Selon le HCFP, le gouvernement prévoit une croissance du total des dépenses publiques (Etat et administrations locales et sociales), hors dépenses exceptionnelles (plans d’urgence et de relance, mesures prises pour faire face à la hausse des prix de l’énergie), de 65 Mde en 2023. Pour l’Etat, les crédits du budget général, hors missions plan d’urgence, plan de relance et France 2030, augmentent de 30 Mde par rapport à la loi de finances initiale pour 2022.

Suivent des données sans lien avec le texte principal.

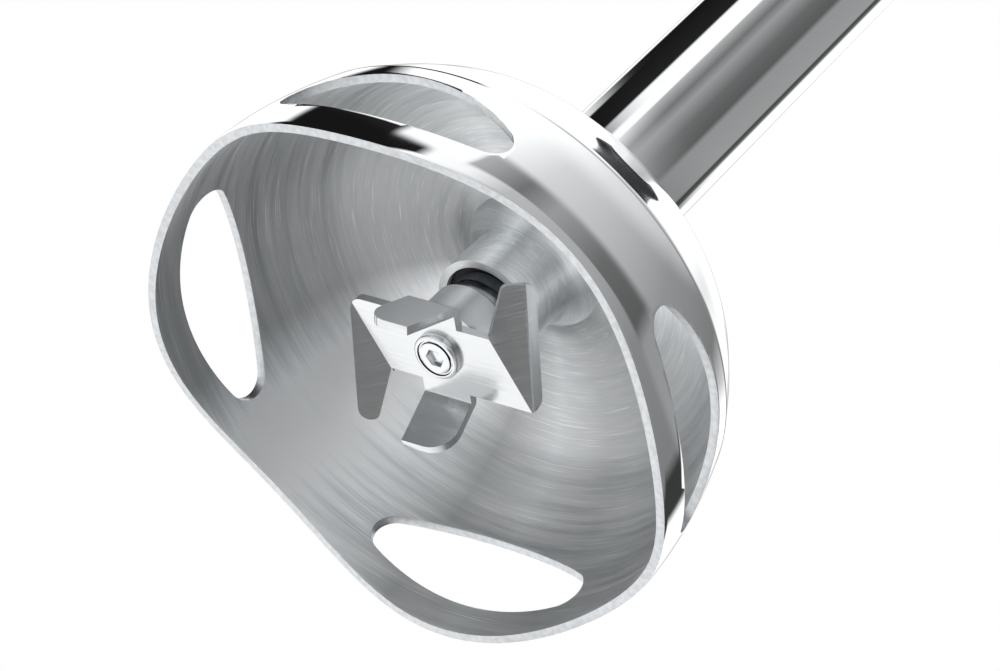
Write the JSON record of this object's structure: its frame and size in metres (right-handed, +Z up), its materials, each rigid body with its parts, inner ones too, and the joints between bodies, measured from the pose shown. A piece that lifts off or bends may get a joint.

Il est normal que les dépenses publiques croissent fortement lorsque le taux d’inflation est élevé. En effet, les prestations sociales sont presque toutes indexées sur l’inflation, les prix des achats de biens et services des administrations augmentent et les salaires des fonctionnaires doivent être revalorisés. La hausse de 65 Mde des dépenses publiques non exceptionnelles correspond à une progression de 4,3 % égale à l’inflation prévue en 2023. Autrement dit, la croissance en volume (ou en euros constants) des dépenses publiques serait nulle en 2023, ce qui traduirait un degré de maîtrise de ces dépenses rarement atteint.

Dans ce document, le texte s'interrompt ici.